SUBSYSTEM=="block", ENV{ID_CDROM}=="?*", 
ENV{ID_SERIAL}=="HL-DT-ST_DVDRAM_GH22NS70_K24B5GJ2632", SYMLINK+="cdrw", 
ENV{GENERATED}="1"
SUBSYSTEM=="block", ENV{ID_CDROM}=="?*", 
ENV{ID_SERIAL}=="HL-DT-ST_DVDRAM_GH22NS70_K24B5GJ2632", SYMLINK+="dvd", 
ENV{GENERATED}="1"
SUBSYSTEM=="block", ENV{ID_CDROM}=="?*", 
ENV{ID_SERIAL}=="HL-DT-ST_DVDRAM_GH22NS70_K24B5GJ2632", SYMLINK+="dvdrw", 
ENV{GENERATED}="1"

# TD_ID_UFD_301B (pci-0000:00:1d.0-usb-0:1.2:1.0-scsi-0:0:0:0)

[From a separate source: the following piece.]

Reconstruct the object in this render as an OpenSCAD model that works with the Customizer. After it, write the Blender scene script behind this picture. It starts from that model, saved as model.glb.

SUBSYSTEM=="block", ENV{ID_CDROM}=="?*", 
ENV{ID_SERIAL}=="Memorex_TD_ID_UFD_301B_07630E9000EB-0:0", SYMLINK+="cdrom1", 
ENV{GENERATED}="1"
SUBSYSTEM=="block", ENV{ID_CDROM}=="?*", 
ENV{ID_SERIAL}=="Memorex_TD_ID_UFD_301B_07630E9000EB-0:0", SYMLINK+="cdrw1", 
ENV{GENERATED}="1"

Modifying 75-cd-aliases-generator.rules has an advantage over Mark's solution 
in that it will automatically catch all installed cdrom- type devices and it 
should add the dvd rules as appropriate to the device's capabilities.